*Problem statement*
Take the material and output all of it exactly.

*Given information*

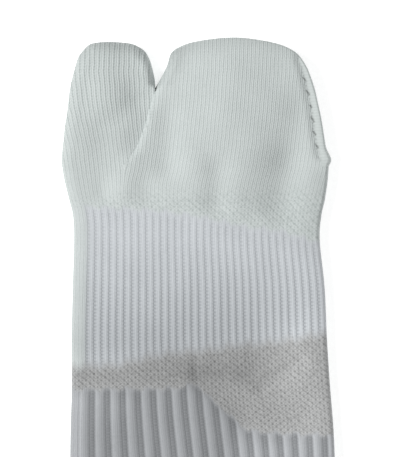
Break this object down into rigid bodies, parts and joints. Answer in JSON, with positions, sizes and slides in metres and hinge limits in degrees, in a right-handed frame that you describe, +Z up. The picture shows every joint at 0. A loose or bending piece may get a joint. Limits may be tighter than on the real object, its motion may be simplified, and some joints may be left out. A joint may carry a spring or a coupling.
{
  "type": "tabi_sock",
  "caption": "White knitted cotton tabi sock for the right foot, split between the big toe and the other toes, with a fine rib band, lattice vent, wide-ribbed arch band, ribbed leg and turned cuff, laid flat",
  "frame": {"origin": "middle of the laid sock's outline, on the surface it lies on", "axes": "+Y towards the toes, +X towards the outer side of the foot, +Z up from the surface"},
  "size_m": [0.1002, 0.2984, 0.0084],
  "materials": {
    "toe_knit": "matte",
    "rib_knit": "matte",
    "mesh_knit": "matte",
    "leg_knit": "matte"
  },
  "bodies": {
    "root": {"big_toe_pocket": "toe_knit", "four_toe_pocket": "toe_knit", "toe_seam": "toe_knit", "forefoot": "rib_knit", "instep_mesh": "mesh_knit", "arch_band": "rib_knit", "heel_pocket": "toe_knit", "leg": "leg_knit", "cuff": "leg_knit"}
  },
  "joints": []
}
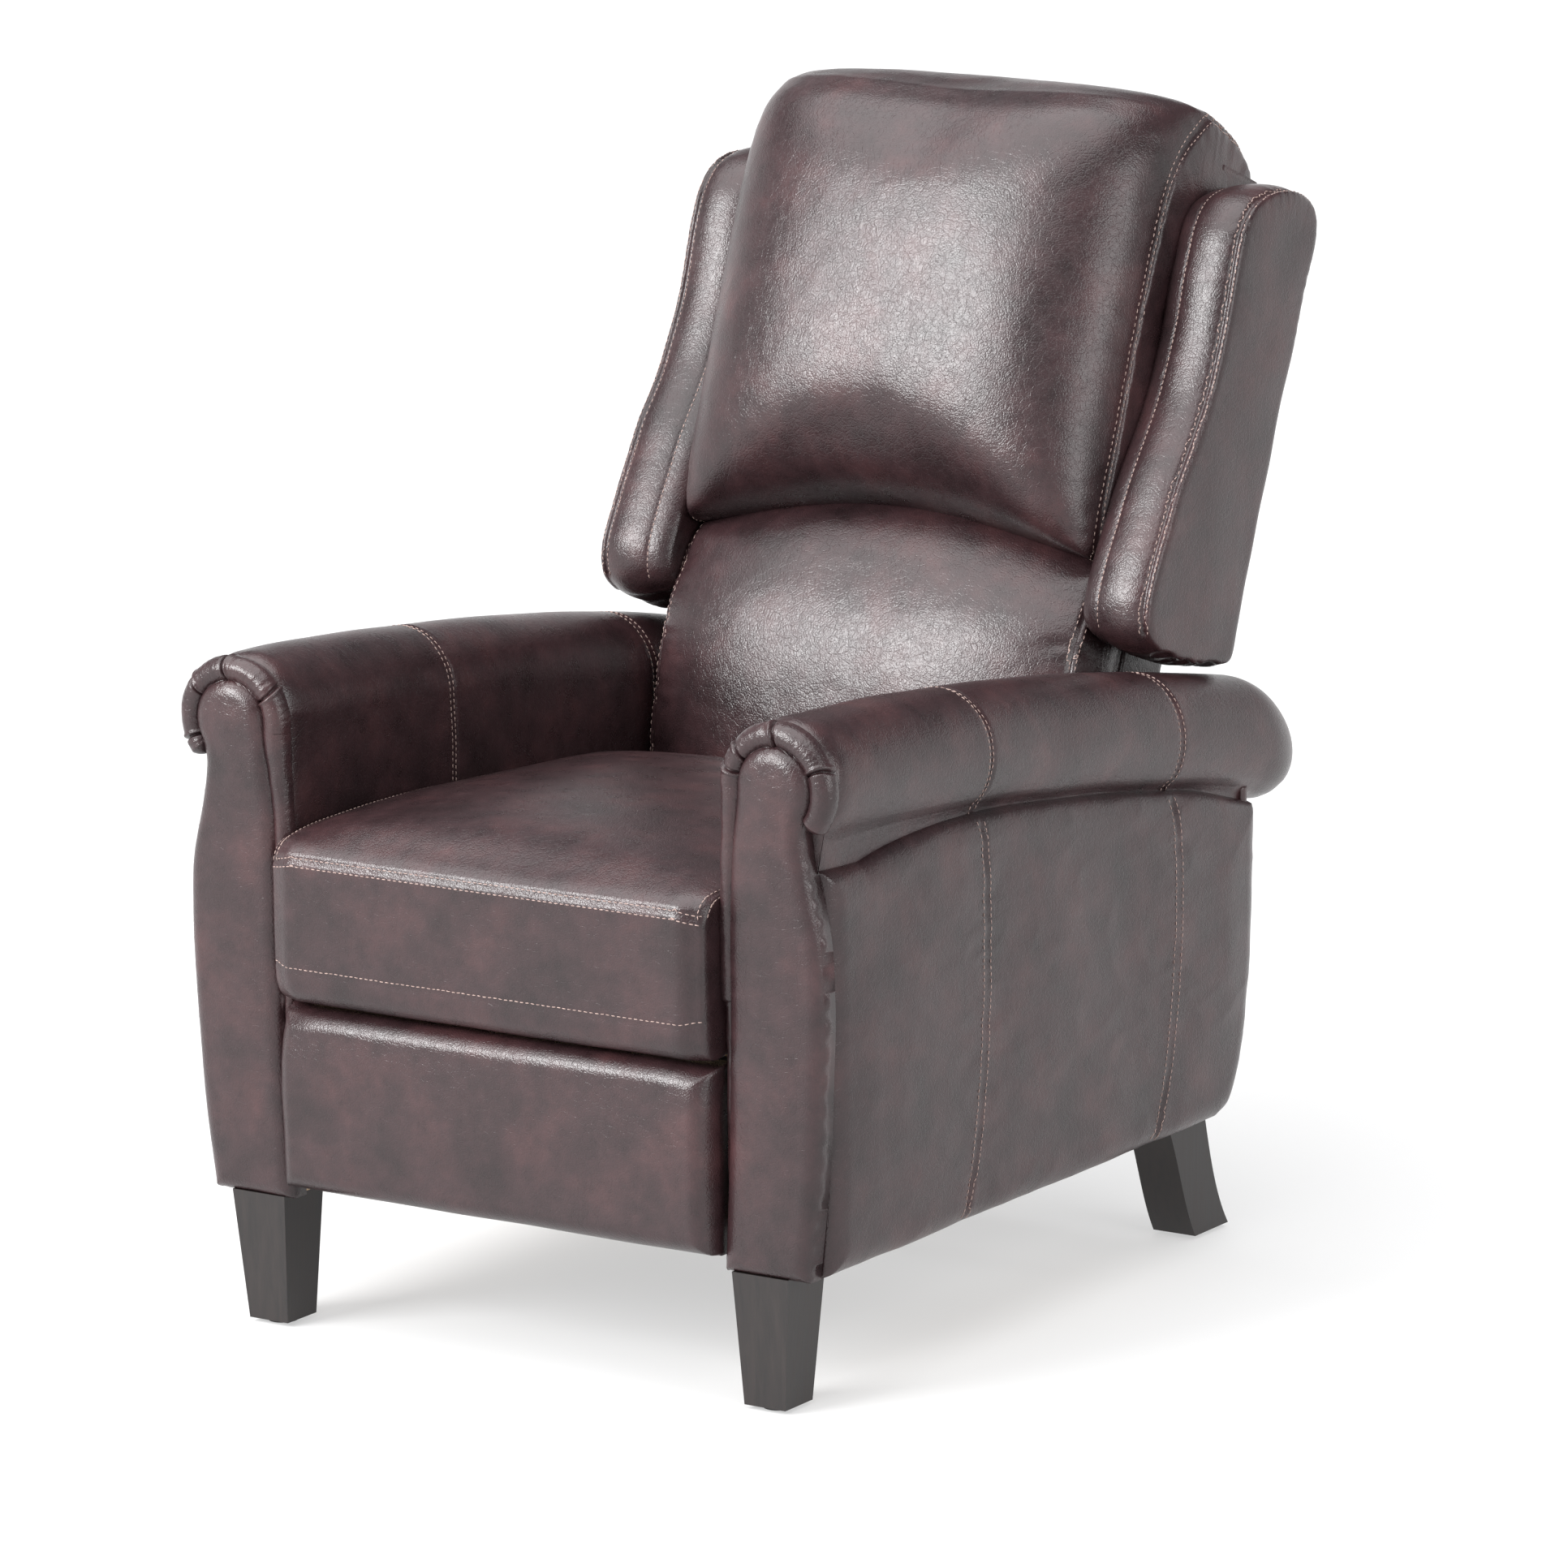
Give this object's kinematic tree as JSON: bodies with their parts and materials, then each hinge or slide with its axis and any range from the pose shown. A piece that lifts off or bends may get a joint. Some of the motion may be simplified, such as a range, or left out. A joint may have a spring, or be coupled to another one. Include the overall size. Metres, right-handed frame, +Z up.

*Complete answer*
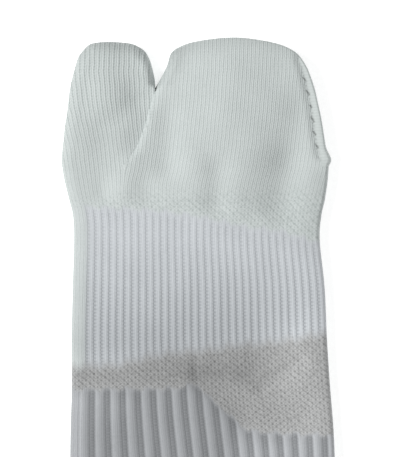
Break this object down into rigid bodies, parts and joints. Answer in JSON, with positions, sizes and slides in metres and hinge limits in degrees, in a right-handed frame that you describe, +Z up. The picture shows every joint at 0. A loose or bending piece may get a joint. Limits may be tighter than on the real object, its motion may be simplified, and some joints may be left out. A joint may carry a spring or a coupling.
{
  "type": "tabi_sock",
  "caption": "White knitted cotton tabi sock for the right foot, split between the big toe and the other toes, with a fine rib band, lattice vent, wide-ribbed arch band, ribbed leg and turned cuff, laid flat",
  "frame": {"origin": "middle of the laid sock's outline, on the surface it lies on", "axes": "+Y towards the toes, +X towards the outer side of the foot, +Z up from the surface"},
  "size_m": [0.1002, 0.2984, 0.0084],
  "materials": {
    "toe_knit": "matte",
    "rib_knit": "matte",
    "mesh_knit": "matte",
    "leg_knit": "matte"
  },
  "bodies": {
    "root": {"big_toe_pocket": "toe_knit", "four_toe_pocket": "toe_knit", "toe_seam": "toe_knit", "forefoot": "rib_knit", "instep_mesh": "mesh_knit", "arch_band": "rib_knit", "heel_pocket": "toe_knit", "leg": "leg_knit", "cuff": "leg_knit"}
  },
  "joints": []
}
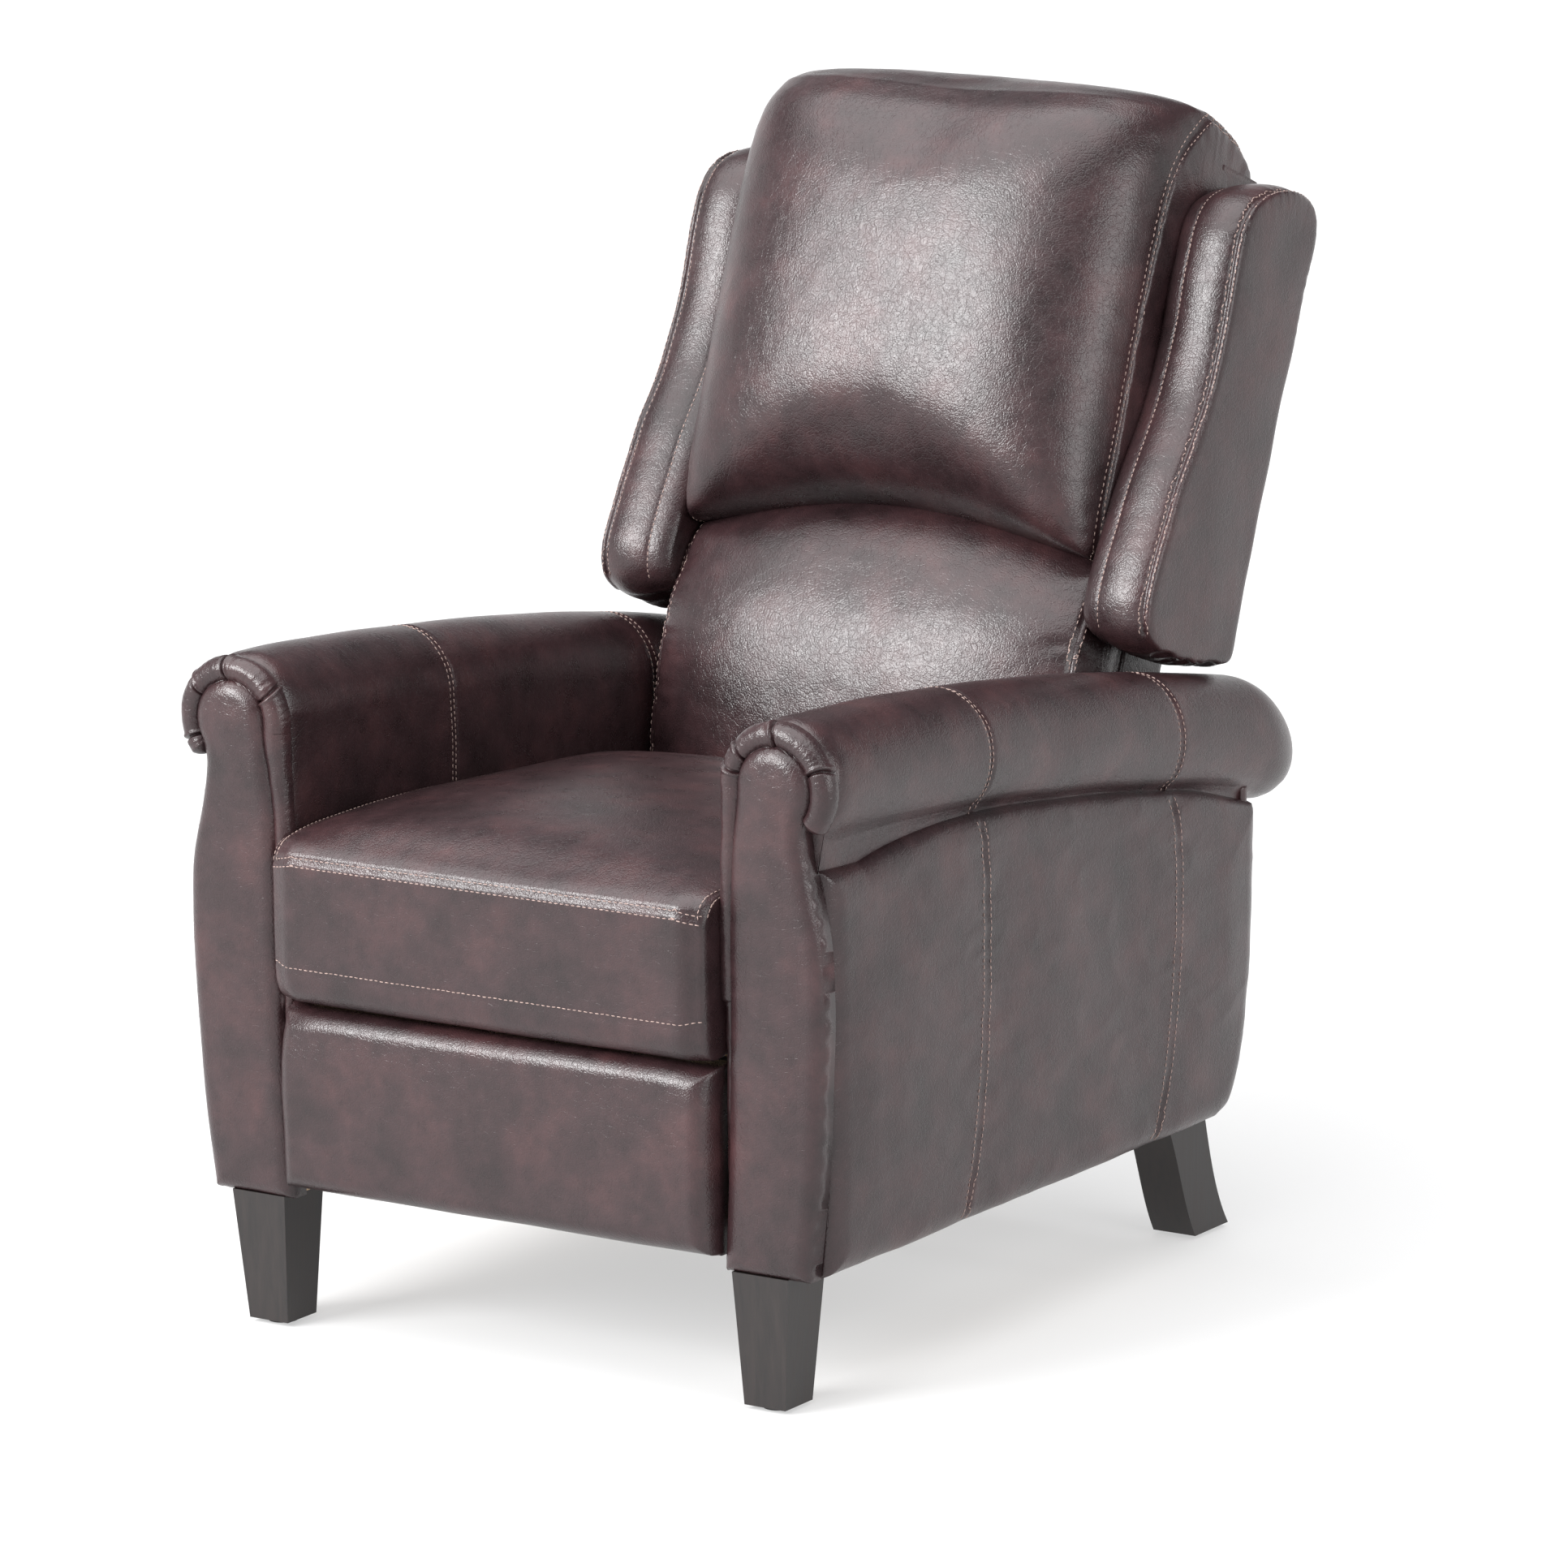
Give this object's kinematic tree as JSON: bodies with their parts and materials, then each hinge or slide with its axis and any range from the pose shown. A piece that lifts off or bends may get a joint. Some of the motion may be simplified, such as a range, or left out. A joint may have a spring, or be coupled to another one. Include the overall size. Metres, right-handed frame, +Z up.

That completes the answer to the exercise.